Поэтому задача стоит двойная. Первый ее этап: нужно картографировать природное пространство города, то есть каждое здание должно быть маркировано как доступное или недоступное для инвалидов. Нужно описать на предмет доступности как минимум все общественные здания (а в идеале – и жилые), то есть взять параметры стандартных колясок и сравнить с ними ширину проходов и проемов, крутизну и размер ступеней в каждом здании города. Экспериментальный способ – то есть пробная поездка на коляске – был бы самым надежным. Только такая маркировка сможет хотя бы отчасти перевести городское пространство инвалидов из непрерывного и неопределенного режима в дискретный и бинарный, из природного плана в собственно городской.

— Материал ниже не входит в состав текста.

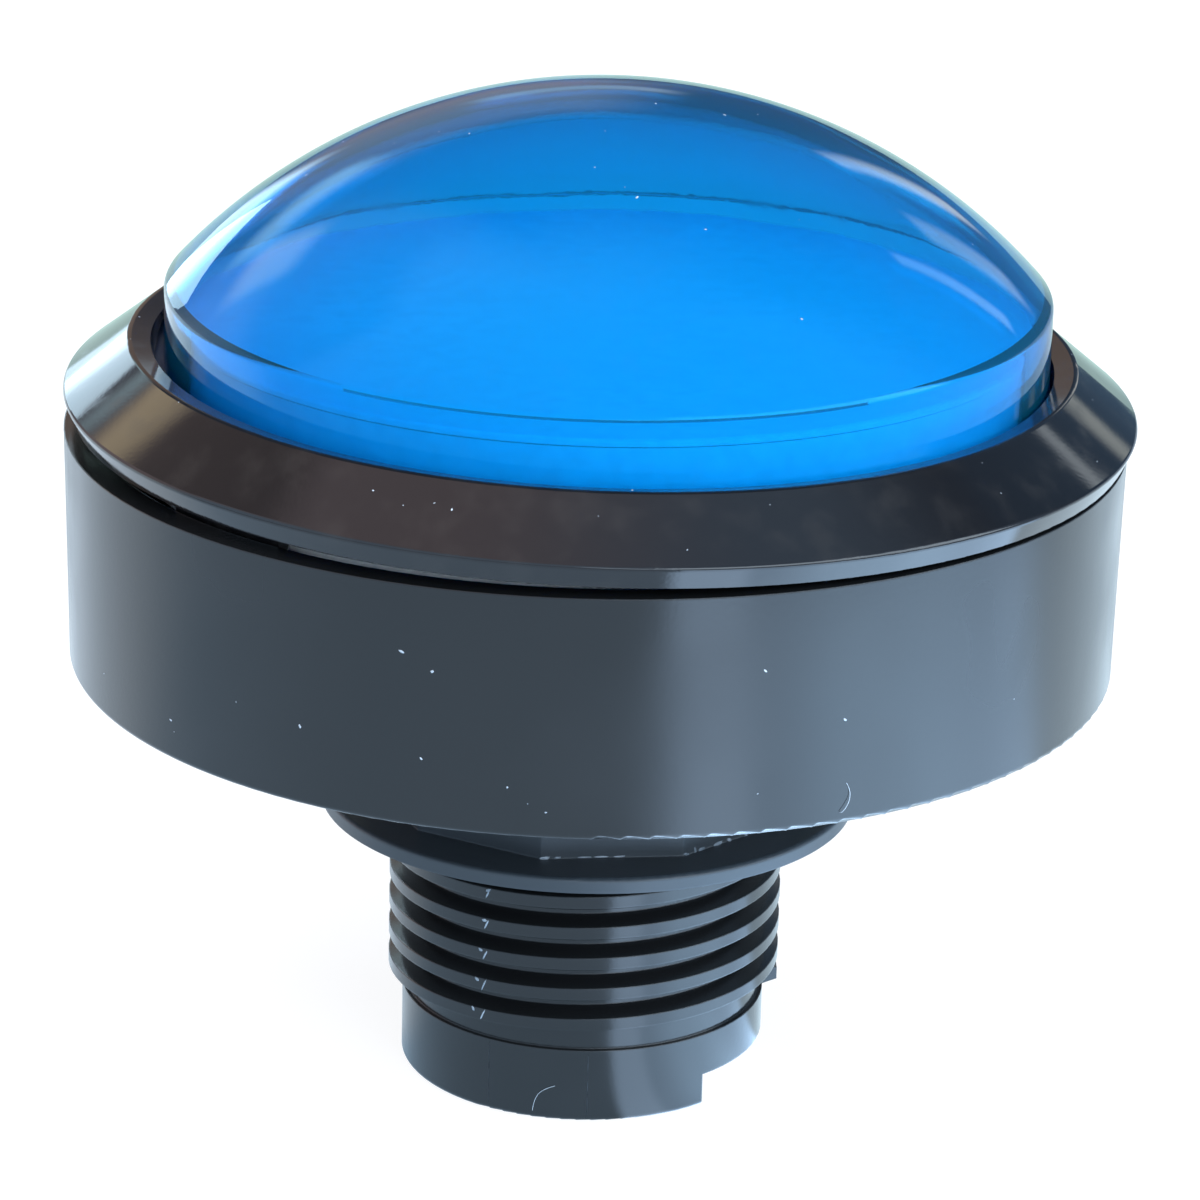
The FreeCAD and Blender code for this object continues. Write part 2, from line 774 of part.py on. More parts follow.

Кто мог бы провести такие измерения и пометить здание как доступное/недоступное? Во-первых, сами владельцы, собственники, распорядители. Их мог бы к этому обязать соответствующий закон. (Часть их могла бы подумать и о собственной выгоде, сообразив, что доступность для инвалидов означает доступность для важнейшей категории западных туристов – пенсионеров). Во-вторых, составить такую карту могли бы добровольцы из разного рода молодежных организаций. Но в любом случае мы могли бы требовать предоставления такой информации от самих себя – то есть от «просвещенной общественности». На каждом объявлении о выставке современного искусства, вечере современной поэзии или «круглом столе» по феминистской философии нужно ставить соответствующий знак – а поскольку все такие мероприятия большей частью передвижные, то есть выбор места проведения зависит от организаторов, то, видя перечеркнутую коляску, мы бы понимали, что организаторы (то есть те же самые «просвещенные мы») не захотели ради потенциального и маловероятного посетителя на коляске брать на себя лишние хлопоты, искать другое помещение. И тогда присутствующие могли бы точнее определить, чего стоит критический и освободительный дискурс в наших условиях.
И только на втором этапе, когда такая карта будет составлена и сведет к минимуму природную неопределенность, разобьет ее на городские «можно» и «нельзя», надо будет все «нельзя» переписать как «запрещено» и начать всем обществом бороться с сегрегацией.